“We need a national divorce. We need to separate by red states and blue states and shrink the federal government,” Representative Marjorie Taylor Greene (R-Ga.) tweeted on February 20. “Everyone I talk to says this. From the sick and disgusting woke culture issues shoved down our throats to the Democrat’s [sic] traitorous America Last policies, we are done,” she added.
Such a call for a “national divorce” is nothing new.
For those unsure of the analogy, Greene’s “national divorce” is a hypothetical scenario that has been discussed in recent years, particularly in the United States, where the country is often divided politically between “red states” that tend to vote Republican and “blue states” that tend to vote Democratic.
The idea of a “national divorce” typically involves the secession or splitting apart of the country along political lines, where the conservative-leaning states would form one new nation and the liberal-leaning states would form another, as explained by Greene in her tweet.
This hypothetical scenario has been the subject of much debate and discussion, with some arguing that it is a realistic and necessary solution to the growing political divide in the country, while others argue that it would be a disastrous and unworkable outcome that would lead to significant economic and social problems.
Of course, there are those who through a misunderstanding of history insist that the right of secession was decided in the U.S. Civil War.
For example, in a story about Greene’s tweet, NBC News reported: “The U.S. fought a civil war in the 1860s after a group of southern states tried to secede to preserve the legal enslavement of Black people.”
There is much that is wrong in NBC’s rehearsal of history, but this article will focus on secession as a right that may be exercised by any people finding themselves oppressed by a tyrannical government.
About 175 years ago, another member of the U.S. House of Representatives delivered a passionate and accurate analysis of the right of secession. On January 12, 1848, then-Representative Abraham Lincoln declared on the floor of the House:
Any people anywhere, being inclined and having the power, have the right to rise up and shake off the existing government, and form a new one that suits them better. This is a most valuable, a most sacred right — a right which, we hope and believe, is to liberate the world. Nor is this right confined to cases in which the whole people of an existing government may choose to exercise it. Any portion of such people that can may revolutionize, and make their own of so much of the territory as they inhabit.
Lincoln and Greene aren’t alone in their support for secession, apparently. According to a poll conducted by Bright Line Watch and YouGov in June 2021, 66 percent of Southern Republican respondents supported seceding from the United States and forming a new country. Many Western Democrats likewise were pro-secession, with 47 percent supporting severing the country into distinct unions.

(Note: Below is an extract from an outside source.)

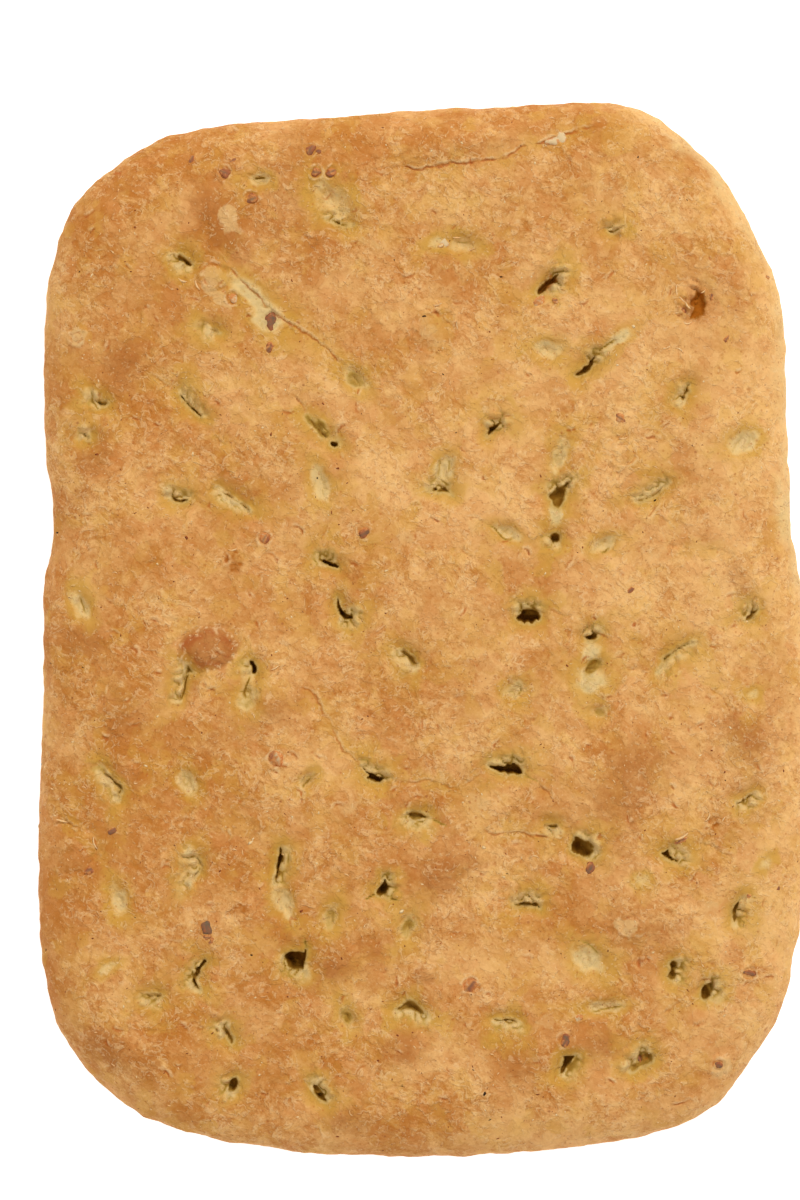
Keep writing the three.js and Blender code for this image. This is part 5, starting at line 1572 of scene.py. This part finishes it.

Beyond the popular support for secession, there is a philosophical basis for the act, as well. Classically, of course, the idea of restraining republics to territories wherein the residents share fundamental values was accepted as a given. In The Spirit of the Laws, the Baron Montesquieu asserts that “the public good is better felt, better known, lies nearer to each citizen.” In this, the celebrated Frenchman was advocating a small size. However, a union of “red states” would necessarily be large.
Furthermore, how much likemindedness would exist even in a union comprised of only so-called red states or blue states?
There are substantial and fundamental disagreements regarding the role and the limits of government among Republicans and Democrats. Admittedly, there are some shared philosophies among those partisans, and perhaps government would be closer to the consent of the governed in such smaller unions.
As indicated above, though, those who oppose even the idea of secession often claim it would be nearly impossible in light of the significant procedural, political, and economic obstacles.
Paradoxically, the perceived problems of secession are solved by more secession. The creation of two federal governments — as Greene called for in her tweet —would provide more practical choices to citizens in choosing a place to live under a government that more closely matches their individual values: economic, social, religious, and political.
In other words, that government functions best that is closer to the ideal perceived by the people who live in that society.
There is the irrefutable fact that any segment of a population who finds that their values and governmental goals are not being pursued in their present country — who are forced to remain under that nation’s regime — are hostages.
As humans, we are “endowed by our Creator” with an “unalienable” right to create governments to protect our life, liberty, and property. Likewise, it is our right to “alter or abolish” those governments when they become “destructive of these ends.”
These are truths that, as Americans, we hold to be self-evident.
Maybe Representatives Greene and Lincoln are (were) on to something, something that apparently a growing plurality of Americans agrees with in principle: that a national divorce may be preferable to continuing to endure abuse by an increasingly out-of-control federal government.
What is certain, however, is that a growing number of concerned citizens of the United States are no longer willing to recur to Congress to repeal unconstitutional laws or to file legal complaints in the hope that the courts will strike down offensive measures.
They believe that while perhaps commendable, these tactics are futile and offer no guarantee of the restoration of constitutionally ensured freedom. They refuse to wait on this or that president, this or that congressman, or this or that political party to acknowledge their pleas for relief from federal oppression.
Instead, they unashamedly will assume their right and their duty to derail the “long train of abuses and usurpations” and “provide new Guards for their future security” — the states and themselves.